Parlons-en justement du gameplay, c'est sur cet aspect-là que le jeu m'a le plus convaincu. A première vue, il n'y a pas grand-chose à faire dans le monde de Limbo à part sauter et pousser/tirer des trucs. Et pourtant, rien qu'avec ça, le développeur parvient à raconter son histoire d'une manière parfaitement organique, à la manière d'un Another World auquel ce Limbo m'a souvent fait penser. Le côté die and retry est d'ailleurs bien présent ici aussi, mais de manière beaucoup plus caressante puisqu'il y a souvent des indices qui nous permettent d'éviter les obstacles et les mises à morts brutales qui vont avec. Du moins, durant la première moitié du jeu.
L'aspect narratif induit par ce gameplay se délite toutefois pour disparaitre presque totalement dans la seconde partie du voyage. Les énigmes prennent un autre tournant, plus retors, qui m'a beaucoup plu aussi puisqu'il permet de renouveler l'expérience vécue. Bien qu'assez courte, cette dernière est parsemée de suffisamment de bonnes idées pour stimuler durablement les chercheurs d'étrangetés.
Il est temps à présent de parler de la thématique qui a donné son titre à cette critique: la diégèse du jeu, son univers et la signification "cachée" de l'aventure. Il semble y avoir eu des débats ardents autour de cette question qui, habituellement, me passionne, voire m'obsède. Et pourtant, je n'ai presque jamais recherché le sens cryptique de l'aventure que je parcourais parce que la chose me paraissait claire: le monde de Limbo est un prétexte pour raconter une suite de péripéties plus ou moins déconnectées les unes des autres.
Il y a bien des motifs esthétiques récurrents, des leitmotivs fumeux qui encadrent notre inéluctable progression. Mais ils ne font pas plus sens, à mes yeux, que le Royaume Champignon des Super Mario. Bien sûr, j'ai pris le temps de lire les différentes théories élaborées par la communauté des fans de Limbo. Et je dois dire que j'ai été frappé par les biais de confirmation qui les structuraient. Par exemple, si l'on veut absolument voir intervenir un accident de voiture dans cette histoire, on parlera de la scène finale et des pneus enflammés au début de la progression. Et les 95% restants du jeu ? Non, mais on s'en fout de ça !
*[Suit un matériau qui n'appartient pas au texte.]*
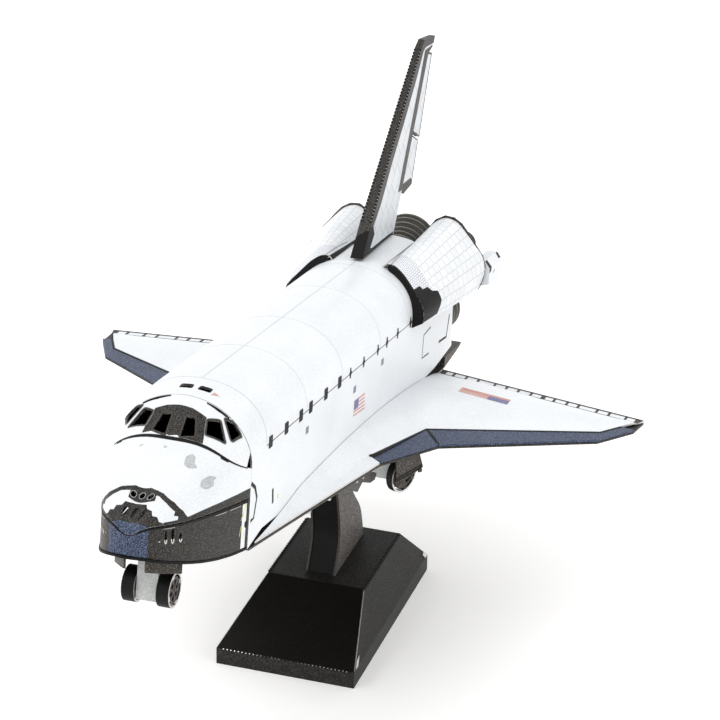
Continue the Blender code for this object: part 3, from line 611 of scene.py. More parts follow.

Difficile de bâtir des théories cohérentes en ne se basant que sur la poignée d'éléments qui nous arrangent... Avec de telles largesses sophistiques, je vous élabore une théorie brillamment claudicante qui fait de Limbo un monde artificiel bâti par des extraterrestres (vous ne vous étiez jamais interrogés sur ces lumières bizarres qui interviennent plusieurs fois en cours de partie ? Pauvres fous).
Limbo est l'exemple typique du jeu certes réussi mais dans lequel certaines personnes pour le moins enthousiastes cherchent à injecter une dose de génie absente de la proposition de départ. Et il suffit pour cela d'un univers brumeux, versatile, ou intensément bordélique dans ses éléments diégétiques pour donner l'illusion d'une profondeur inaccessible.
Limbo n'a pas besoin de ça pour mériter les louanges qui lui ont été allouées. Onze ans après sa sortie, j'y ai vécu sept heures amusantes, immersives et même particulièrement stimulantes. En cette ère de surinterprétation de la culture populaire (dans laquelle il m'arrive moi-même de tomber), essayons de nous en contenter pour retrouver une certaine idée de la pureté et de l'émerveillement.